[Scripts that build objects]
§ §
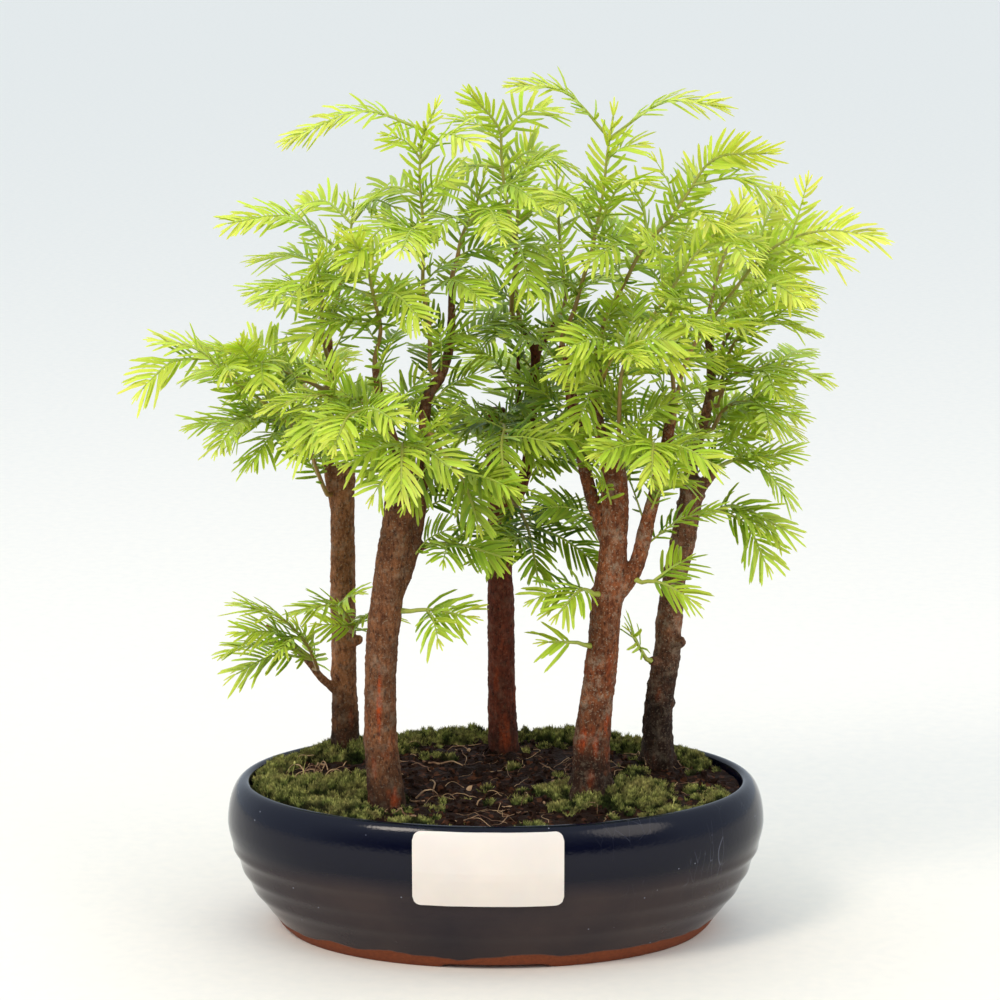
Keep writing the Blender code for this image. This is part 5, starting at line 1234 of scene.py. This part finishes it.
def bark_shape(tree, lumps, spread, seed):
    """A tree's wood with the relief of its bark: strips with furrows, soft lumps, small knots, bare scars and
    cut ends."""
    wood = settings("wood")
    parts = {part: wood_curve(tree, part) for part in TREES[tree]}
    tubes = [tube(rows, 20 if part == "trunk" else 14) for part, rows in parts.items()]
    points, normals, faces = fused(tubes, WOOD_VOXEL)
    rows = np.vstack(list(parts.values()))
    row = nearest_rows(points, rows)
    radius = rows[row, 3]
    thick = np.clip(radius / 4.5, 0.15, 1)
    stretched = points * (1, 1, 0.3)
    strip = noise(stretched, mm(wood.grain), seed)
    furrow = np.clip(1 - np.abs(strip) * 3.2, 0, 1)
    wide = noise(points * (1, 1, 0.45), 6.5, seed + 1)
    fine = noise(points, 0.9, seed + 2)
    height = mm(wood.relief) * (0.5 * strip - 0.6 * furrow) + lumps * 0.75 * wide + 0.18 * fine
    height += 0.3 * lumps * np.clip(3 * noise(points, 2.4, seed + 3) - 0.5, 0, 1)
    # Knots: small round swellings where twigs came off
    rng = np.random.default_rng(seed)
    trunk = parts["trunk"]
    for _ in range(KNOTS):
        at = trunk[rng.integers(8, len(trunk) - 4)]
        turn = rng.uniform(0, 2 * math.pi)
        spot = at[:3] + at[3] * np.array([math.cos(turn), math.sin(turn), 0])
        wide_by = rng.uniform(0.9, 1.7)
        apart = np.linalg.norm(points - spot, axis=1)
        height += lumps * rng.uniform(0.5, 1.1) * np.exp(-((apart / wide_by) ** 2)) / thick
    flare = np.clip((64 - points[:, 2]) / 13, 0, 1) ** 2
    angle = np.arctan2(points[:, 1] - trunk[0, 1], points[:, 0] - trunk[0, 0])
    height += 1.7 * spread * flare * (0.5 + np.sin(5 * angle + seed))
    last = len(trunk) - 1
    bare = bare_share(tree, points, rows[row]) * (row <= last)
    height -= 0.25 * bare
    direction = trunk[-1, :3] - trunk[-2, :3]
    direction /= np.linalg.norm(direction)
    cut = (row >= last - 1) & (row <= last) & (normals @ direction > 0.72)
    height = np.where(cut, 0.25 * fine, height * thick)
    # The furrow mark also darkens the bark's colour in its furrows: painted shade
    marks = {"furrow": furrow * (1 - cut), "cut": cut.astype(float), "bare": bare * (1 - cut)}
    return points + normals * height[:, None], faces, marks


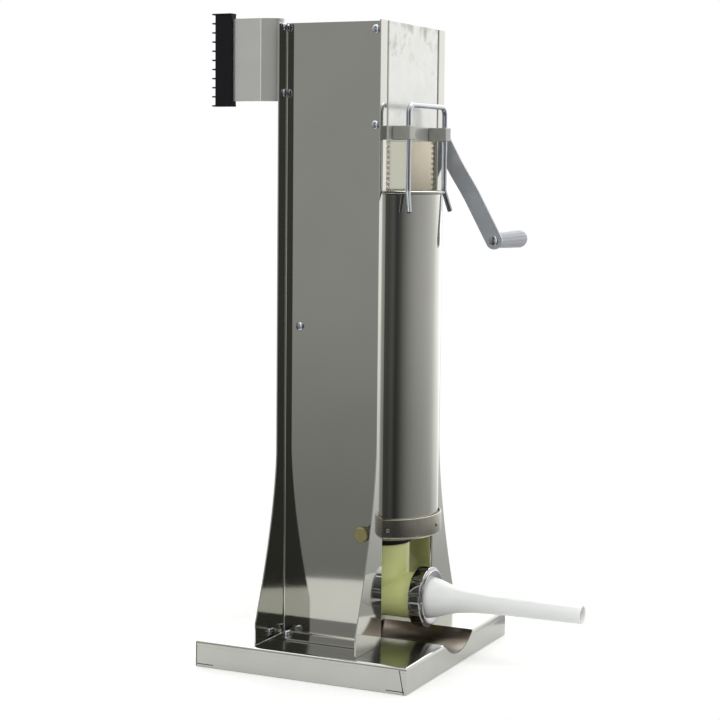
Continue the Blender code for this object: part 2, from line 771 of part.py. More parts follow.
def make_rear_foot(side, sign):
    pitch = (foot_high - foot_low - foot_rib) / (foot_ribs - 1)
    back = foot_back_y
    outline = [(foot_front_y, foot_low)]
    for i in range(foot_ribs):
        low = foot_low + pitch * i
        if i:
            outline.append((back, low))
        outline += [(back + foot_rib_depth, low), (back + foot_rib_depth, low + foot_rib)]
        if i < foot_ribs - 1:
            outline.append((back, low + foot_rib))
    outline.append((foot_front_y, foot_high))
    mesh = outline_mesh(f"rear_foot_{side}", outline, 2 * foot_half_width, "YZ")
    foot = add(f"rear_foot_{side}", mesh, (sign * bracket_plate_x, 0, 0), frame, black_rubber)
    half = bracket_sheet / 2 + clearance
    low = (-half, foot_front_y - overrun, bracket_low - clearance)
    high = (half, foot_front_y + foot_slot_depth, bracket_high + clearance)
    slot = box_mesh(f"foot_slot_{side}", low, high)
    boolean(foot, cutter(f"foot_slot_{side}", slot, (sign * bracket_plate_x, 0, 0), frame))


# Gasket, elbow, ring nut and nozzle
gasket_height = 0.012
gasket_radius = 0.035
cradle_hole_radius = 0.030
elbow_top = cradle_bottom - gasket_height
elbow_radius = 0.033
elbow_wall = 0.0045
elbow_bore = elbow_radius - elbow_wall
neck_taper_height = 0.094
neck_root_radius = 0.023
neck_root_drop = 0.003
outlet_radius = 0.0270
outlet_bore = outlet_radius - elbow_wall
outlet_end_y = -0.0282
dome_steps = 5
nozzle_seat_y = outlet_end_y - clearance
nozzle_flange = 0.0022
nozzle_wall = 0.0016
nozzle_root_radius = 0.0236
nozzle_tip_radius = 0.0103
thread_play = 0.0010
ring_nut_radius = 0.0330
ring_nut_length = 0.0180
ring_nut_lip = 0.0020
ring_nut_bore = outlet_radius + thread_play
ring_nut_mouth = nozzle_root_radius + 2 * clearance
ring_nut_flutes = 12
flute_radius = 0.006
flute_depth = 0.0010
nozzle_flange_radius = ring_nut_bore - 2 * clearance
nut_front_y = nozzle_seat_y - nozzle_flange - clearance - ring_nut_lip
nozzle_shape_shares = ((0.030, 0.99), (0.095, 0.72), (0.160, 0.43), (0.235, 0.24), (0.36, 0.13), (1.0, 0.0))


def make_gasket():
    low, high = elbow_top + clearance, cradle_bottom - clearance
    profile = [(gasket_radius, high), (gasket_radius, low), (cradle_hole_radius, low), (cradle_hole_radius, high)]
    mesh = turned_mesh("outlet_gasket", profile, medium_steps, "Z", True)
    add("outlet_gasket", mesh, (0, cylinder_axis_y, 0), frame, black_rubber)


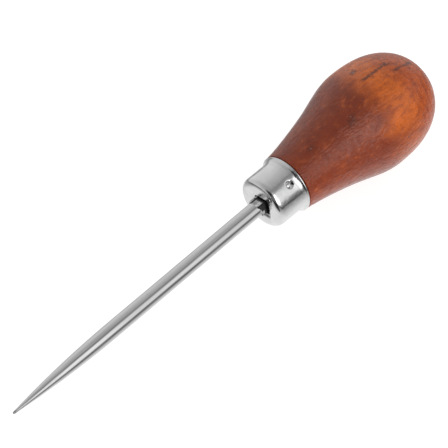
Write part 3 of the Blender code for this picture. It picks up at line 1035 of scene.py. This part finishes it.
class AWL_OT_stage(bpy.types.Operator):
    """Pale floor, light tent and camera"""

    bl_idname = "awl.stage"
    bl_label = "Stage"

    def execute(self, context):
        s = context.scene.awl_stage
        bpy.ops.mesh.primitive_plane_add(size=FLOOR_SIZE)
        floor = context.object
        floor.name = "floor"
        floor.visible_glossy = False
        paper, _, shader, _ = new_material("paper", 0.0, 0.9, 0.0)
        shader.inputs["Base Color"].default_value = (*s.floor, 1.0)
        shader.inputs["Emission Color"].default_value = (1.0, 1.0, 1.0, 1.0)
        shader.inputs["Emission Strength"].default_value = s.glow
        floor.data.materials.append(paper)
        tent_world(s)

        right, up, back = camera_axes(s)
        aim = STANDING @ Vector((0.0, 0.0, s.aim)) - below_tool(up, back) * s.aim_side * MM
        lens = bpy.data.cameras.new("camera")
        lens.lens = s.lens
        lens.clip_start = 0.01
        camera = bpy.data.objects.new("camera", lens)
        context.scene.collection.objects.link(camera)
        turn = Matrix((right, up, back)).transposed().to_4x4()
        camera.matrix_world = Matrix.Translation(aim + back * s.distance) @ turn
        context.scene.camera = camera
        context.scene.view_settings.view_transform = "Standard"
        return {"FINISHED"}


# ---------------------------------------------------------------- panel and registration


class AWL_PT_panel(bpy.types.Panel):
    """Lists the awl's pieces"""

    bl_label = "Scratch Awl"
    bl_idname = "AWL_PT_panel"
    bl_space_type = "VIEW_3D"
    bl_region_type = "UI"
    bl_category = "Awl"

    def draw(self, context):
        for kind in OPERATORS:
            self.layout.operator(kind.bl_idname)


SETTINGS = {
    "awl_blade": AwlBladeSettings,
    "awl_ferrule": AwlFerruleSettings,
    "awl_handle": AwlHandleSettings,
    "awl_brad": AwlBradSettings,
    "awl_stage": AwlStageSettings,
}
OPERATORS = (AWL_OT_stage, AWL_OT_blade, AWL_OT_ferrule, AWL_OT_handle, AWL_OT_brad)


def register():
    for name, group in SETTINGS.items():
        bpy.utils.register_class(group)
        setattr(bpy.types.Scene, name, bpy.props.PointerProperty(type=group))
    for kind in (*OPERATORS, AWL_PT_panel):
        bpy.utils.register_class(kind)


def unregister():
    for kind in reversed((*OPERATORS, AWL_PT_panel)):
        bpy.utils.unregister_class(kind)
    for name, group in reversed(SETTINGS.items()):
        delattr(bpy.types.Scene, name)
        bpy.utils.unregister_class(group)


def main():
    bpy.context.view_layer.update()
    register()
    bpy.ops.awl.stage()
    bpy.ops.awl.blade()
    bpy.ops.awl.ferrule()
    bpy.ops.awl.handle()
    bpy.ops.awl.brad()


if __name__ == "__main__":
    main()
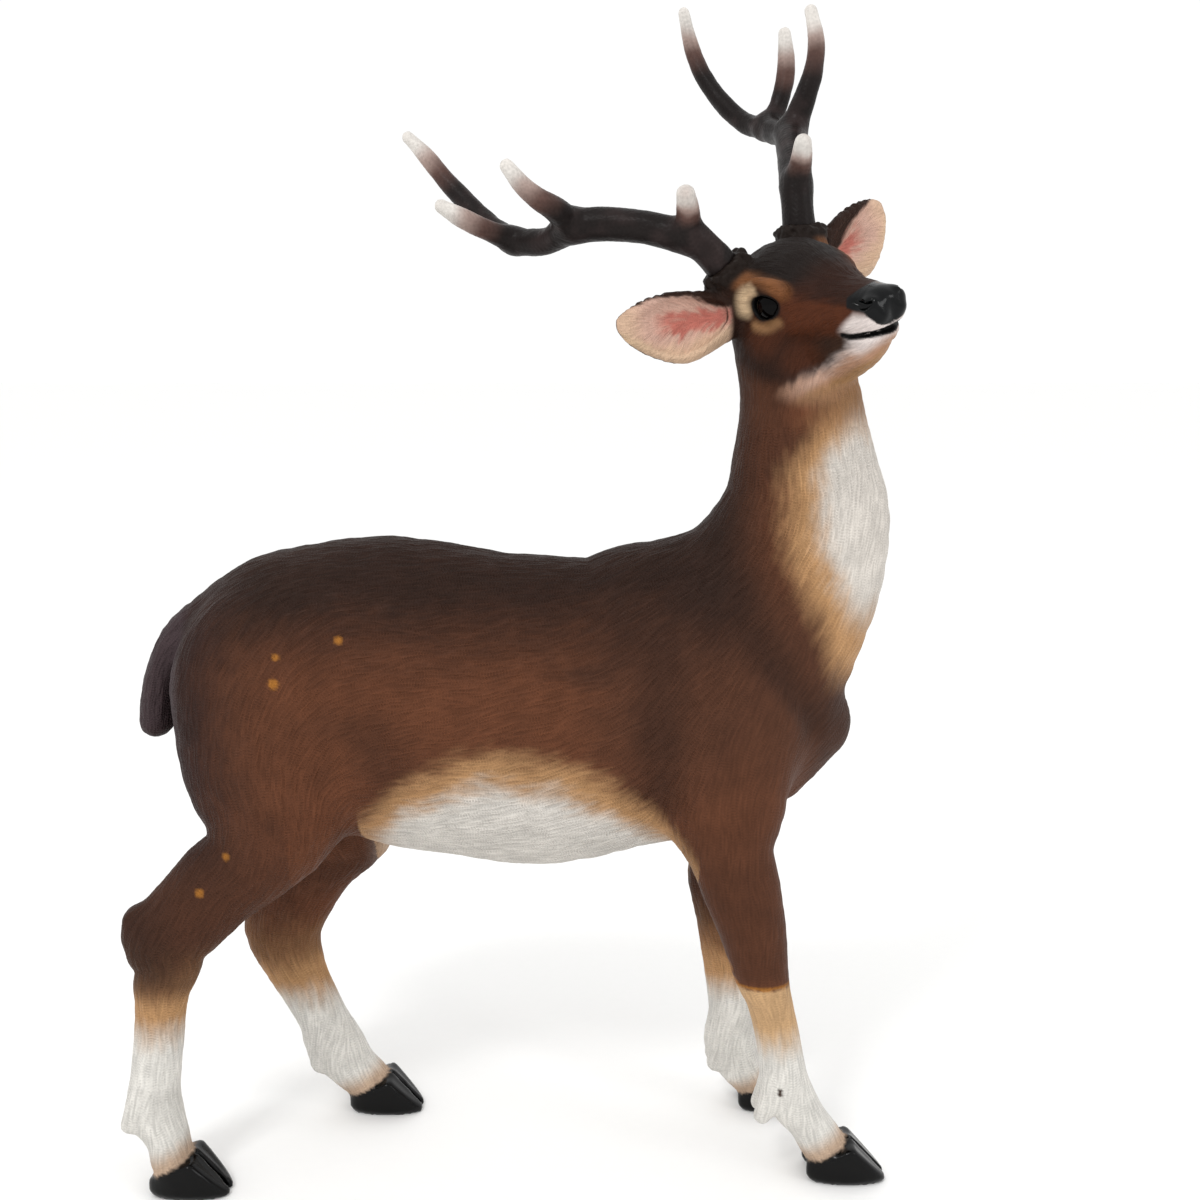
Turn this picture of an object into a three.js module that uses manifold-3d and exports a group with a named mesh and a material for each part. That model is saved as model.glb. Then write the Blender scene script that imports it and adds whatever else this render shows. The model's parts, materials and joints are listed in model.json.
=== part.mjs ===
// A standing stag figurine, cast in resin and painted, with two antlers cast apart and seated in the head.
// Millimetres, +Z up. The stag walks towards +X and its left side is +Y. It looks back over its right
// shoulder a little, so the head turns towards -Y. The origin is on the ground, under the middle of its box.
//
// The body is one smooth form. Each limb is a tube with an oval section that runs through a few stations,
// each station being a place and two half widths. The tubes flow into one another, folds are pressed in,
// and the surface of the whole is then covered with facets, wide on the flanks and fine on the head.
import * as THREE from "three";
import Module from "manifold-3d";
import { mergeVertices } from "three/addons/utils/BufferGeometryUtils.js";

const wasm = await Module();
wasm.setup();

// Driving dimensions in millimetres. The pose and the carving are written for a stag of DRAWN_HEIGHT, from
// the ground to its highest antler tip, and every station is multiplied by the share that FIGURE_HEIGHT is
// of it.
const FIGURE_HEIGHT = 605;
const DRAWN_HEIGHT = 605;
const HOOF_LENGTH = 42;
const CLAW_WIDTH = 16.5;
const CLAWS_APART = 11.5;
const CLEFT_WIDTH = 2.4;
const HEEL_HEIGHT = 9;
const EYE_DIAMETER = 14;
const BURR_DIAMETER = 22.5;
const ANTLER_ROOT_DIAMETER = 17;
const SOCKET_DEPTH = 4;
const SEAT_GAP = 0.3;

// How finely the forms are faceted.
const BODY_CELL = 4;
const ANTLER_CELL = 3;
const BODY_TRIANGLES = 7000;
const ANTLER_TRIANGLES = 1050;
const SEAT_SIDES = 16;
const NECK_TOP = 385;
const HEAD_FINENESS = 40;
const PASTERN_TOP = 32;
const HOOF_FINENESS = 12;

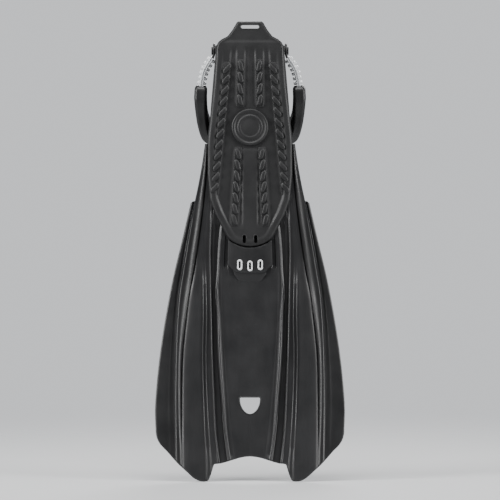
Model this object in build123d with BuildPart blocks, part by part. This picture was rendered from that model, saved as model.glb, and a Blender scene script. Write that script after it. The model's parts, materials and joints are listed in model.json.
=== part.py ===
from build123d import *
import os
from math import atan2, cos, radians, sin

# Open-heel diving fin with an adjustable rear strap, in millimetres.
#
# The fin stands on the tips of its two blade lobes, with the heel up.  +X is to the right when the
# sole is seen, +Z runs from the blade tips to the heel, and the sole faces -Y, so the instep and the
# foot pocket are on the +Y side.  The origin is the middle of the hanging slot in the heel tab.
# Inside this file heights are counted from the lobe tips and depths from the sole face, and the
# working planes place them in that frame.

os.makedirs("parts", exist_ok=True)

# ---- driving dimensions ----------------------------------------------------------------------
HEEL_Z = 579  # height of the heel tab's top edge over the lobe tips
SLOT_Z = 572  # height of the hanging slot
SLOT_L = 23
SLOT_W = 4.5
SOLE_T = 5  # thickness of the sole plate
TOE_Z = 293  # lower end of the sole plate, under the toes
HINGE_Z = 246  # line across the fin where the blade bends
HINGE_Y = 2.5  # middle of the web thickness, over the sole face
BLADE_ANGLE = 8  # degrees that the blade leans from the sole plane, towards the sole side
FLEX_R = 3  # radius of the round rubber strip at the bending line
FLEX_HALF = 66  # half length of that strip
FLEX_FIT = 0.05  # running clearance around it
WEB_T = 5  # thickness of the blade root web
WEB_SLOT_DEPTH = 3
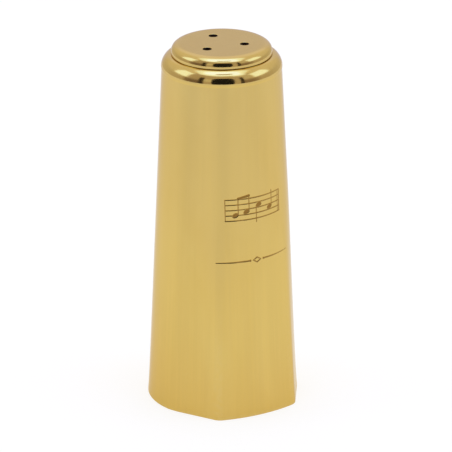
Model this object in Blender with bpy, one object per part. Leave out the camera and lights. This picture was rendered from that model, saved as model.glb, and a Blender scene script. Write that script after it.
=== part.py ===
§ §
Search the data above for the string "group" and return every line that has it.

- [Answer to the task]
    for name, group in SETTINGS.items():
        bpy.utils.register_class(group)
        setattr(bpy.types.Scene, name, bpy.props.PointerProperty(type=group))
    for name, group in reversed(SETTINGS.items()):
        bpy.utils.unregister_class(group)
Turn this picture of an object into a three.js module that uses manifold-3d and exports a group with a named mesh and a material for each part. That model is saved as model.glb. Then write the Blender scene script that imports it and adds whatever else this render shows. The model's parts, materials and joints are listed in model.json.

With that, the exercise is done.